Otro dilema se produce con “El origen del mundo” de Courbet. Cuando el pintor falsificador descubre que Burgos cobra millones mientras que aquel recibe una cantidad ínfima, decide ir aumentando su precio. Y con este cuadro llega a pedir 30 millones -cifra muy superior al original, ubicada en el Museo de Orsay. El narrador sostiene: “¿Cómo podía ese coreano estar dispuesto a pagar tanto dinero por eso? El cuadro era una mutilación del ser humano y reducía a la mujer a su zona púbica, a su vientre y a uno de sus pechos desnudos. ¿Cómo ese cuadro podía ser calificado de arte? En vez de producirte deseo, hizo el efecto contrario, pues sentiste desazón y disgusto viendo esa vagina llena de vellos negros y una hendidura que la unía con los glúteos. ¿Se masturbaría ese depravado asiático al verlo?” (83). Este juicio desconoce la ruptura que supuso la imagen del cuadro dentro de la tradición académica occidental que idealizaba el desnudo vinculándolo con la mitología, pero también acusa a cierta pornografía pasada como obras de arte. El erotismo pertenecería a la espera privada -aunque la publicidad actual desmienta esta idea.

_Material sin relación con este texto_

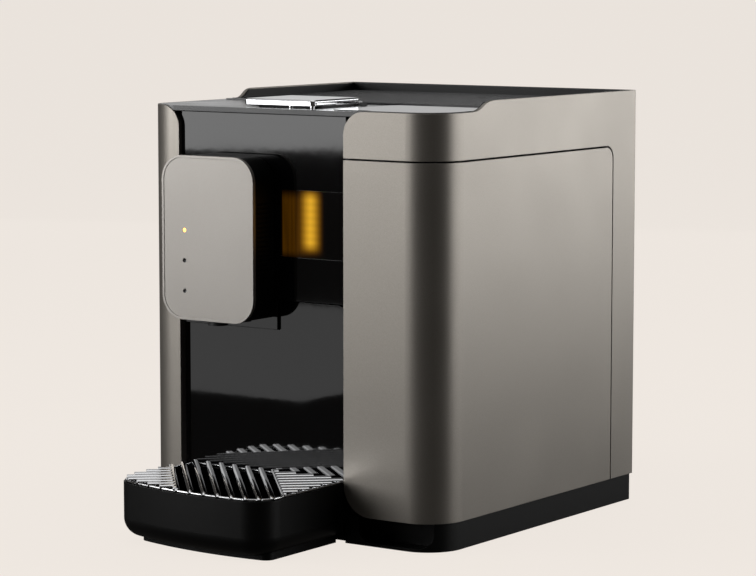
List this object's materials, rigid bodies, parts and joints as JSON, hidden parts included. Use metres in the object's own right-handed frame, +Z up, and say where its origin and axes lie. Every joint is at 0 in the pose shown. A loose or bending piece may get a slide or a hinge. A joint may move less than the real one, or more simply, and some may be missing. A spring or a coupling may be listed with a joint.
{
  "type": "capsule coffee machine",
  "caption": "Countertop capsule coffee machine with a top lever, height-adjustable brew head, pull-out tank drawer, drip tray and capsule bin.",
  "frame": {"origin": "centre of the underside of the whole machine's box, on the surface that it stands on", "axes": "+X to the machine's right seen from the front, +Y to the rear, +Z up"},
  "size_m": [0.2512, 0.348, 0.3],
  "materials": {
    "satin_grey": "satin metallic lacquer",
    "head_silver": "satin metallic lacquer",
    "polished_rim": "polished",
    "gloss_black": "high gloss",
    "satin_black": "satin",
    "matte_black": "matt",
    "deck_black": "semi gloss",
    "chrome": "polished",
    "steel": "brushed",
    "aluminium": "cast",
    "rubber": "matt",
    "silicone": "translucent white",
    "smoked_lens": "smoked",
    "amber_light": "lit amber",
    "circuit_green": "solder mask",
    "tank_clear": "clear smoked plastic",
    "frame_grey": "moulded",
    "chassis_white": "moulded"
  },
  "bodies": {
    "machine_body": {"base_plinth": "satin_black", "rubber_feet": "rubber", "left_side_shell": "satin_grey", "right_side_shell": "satin_grey", "rear_cover": "matte_black", "rear_screws": "steel", "top_deck": "deck_black", "rail_liner": "satin_black", "cup_plate": "deck_black", "top_inlay": "gloss_black", "fascia": "gloss_black", "status_window": "smoked_lens", "light_guide": "amber_light", "led_board": "circuit_green", "inner_chassis": "frame_grey", "capsule_slot_frame": "matte_black", "waste_chute": "frame_grey", "brew_chamber": "frame_grey", "chamber_seal": "silicone", "piston_guides": "steel", "thermoblock": "aluminium", "pump_body": "frame_grey", "pump_spring": "steel", "pump_mount": "rubber", "flow_meter": "chassis_white", "control_board": "circuit_green", "power_board": "circuit_green", "water_hoses": "silicone", "outlet_hose": "silicone", "tank_dock": "frame_grey", "inlet_socket": "matte_black", "rocker_bezel": "matte_black", "head_rails": "steel", "rail_bracket": "frame_grey", "drawer_runners": "frame_grey"},
    "lever": {"lever_plate": "chrome", "lever_frame": "matte_black", "lever_arms": "steel", "lever_pin": "steel", "lever_bumpers": "chrome"},
    "brew_piston_unit": {"brew_piston": "frame_grey", "toggle_links": "steel"},
    "brew_head": {"head_housing": "satin_black", "head_plate": "head_silver", "head_rim": "polished_rim", "touch_board": "circuit_green", "led_lenses": "amber_light", "spout_nozzle": "matte_black", "head_carriage": "matte_black"},
    "waste_unit": {"drip_tray": "satin_black", "capsule_container": "matte_black", "container_front": "gloss_black"},
    "grill": {"drip_grill": "chrome"},
    "tank_drawer": {"drawer_panel": "satin_grey", "drawer_carrier": "matte_black", "water_tank": "tank_clear", "tank_lid": "satin_black", "tank_valve": "silicone"},
    "rocker": {"power_rocker": "matte_black"},
    "pump_plunger": {"pump_piston": "steel"}
  },
  "joints": [
    {"name": "lever_hinge", "type": "hinge", "parent": "machine_body", "child": "lever", "pos_m": [-0.019, -0.006, 0.29], "axis": [-1, 0, 0], "range_deg": [0, 75]},
    {"name": "piston_slide", "type": "slide", "parent": "machine_body", "child": "brew_piston_unit", "axis": [0, -1, 0], "range_m": [0, 0.022]},
    {"name": "head_slide", "type": "slide", "parent": "machine_body", "child": "brew_head", "axis": [0, 0, 1], "range_m": [0, 0.025], "deforming": ["outlet_hose"]},
    {"name": "waste_slide", "type": "slide", "parent": "machine_body", "child": "waste_unit", "axis": [0, -1, 0], "range_m": [0, 0.16]},
    {"name": "grill_lift", "type": "slide", "parent": "waste_unit", "child": "grill", "axis": [0, 0, 1], "range_m": [0, 0.04]},
    {"name": "drawer_slide", "type": "slide", "parent": "machine_body", "child": "tank_drawer", "axis": [0, -1, 0], "range_m": [0, 0.2]},
    {"name": "rocker_tilt", "type": "hinge", "parent": "machine_body", "child": "rocker", "pos_m": [-0.05, 0.17, 0.044], "axis": [0, 0, 1], "range_deg": [0, 12]},
    {"name": "pump_stroke", "type": "slide", "parent": "machine_body", "child": "pump_plunger", "axis": [0, 0, -1], "range_m": [0, 0.005], "stiffness_N_per_m": 1500, "springref_m": -0.002, "deforming": ["pump_spring"]}
  ],
  "couplings": [
    {"joint": "piston_slide", "follows": "lever_hinge", "m_per_rad": 0.0168}
  ]
}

El enemigo de Eduardo Silva es otro pintor: Miguel de la Cruz, quien define al fallecido de modo negativo: “Era un arribista, un oportunista aprovechado que siempre elogiaba a las personas que le convenían para ser famoso, para que la prensa hable de él o para estar presente en las exposiciones. Yo no necesitaba valerme de trucos tan sucios, tan baratos y tan viles […] Era un adulador de los poderosos del arte que en un solo día te pueden hacer célebre para toda la vida […]” (92). El arribismo social (en un medio específico) ha sido una constante mala práctica en diversos campos (desde artistas emergentes o aspirantes a curadores, o críticos sin trabajo o entusiastas que ansían un lugar). La imagen es clara: hay grupos de poder que controlan y dominan el arte y de otro lado, están los subalternos que aspiran a ingresar y unirse a ese círculo cerrado -aun a costa de perder su dignidad-, en una suerte de compadrazgo artístico-cultural, que con sus matices sigue vigente en la actualidad.

No explicaremos más acerca de los posibles culpables del crimen (la esposa engañada y golpeada, el amante de esta, la musa-amante del pintor, el estafador Burgos o Miguel de la Cruz). Asesinato entre pinturas, en clave policial, sirve para pensar las artes de modo más integral, buscar mayores diálogos entre literatura y arte, y acaso una posibilidad que pueda desarrollarse y mantenerse en el tiempo en la novela contemporánea.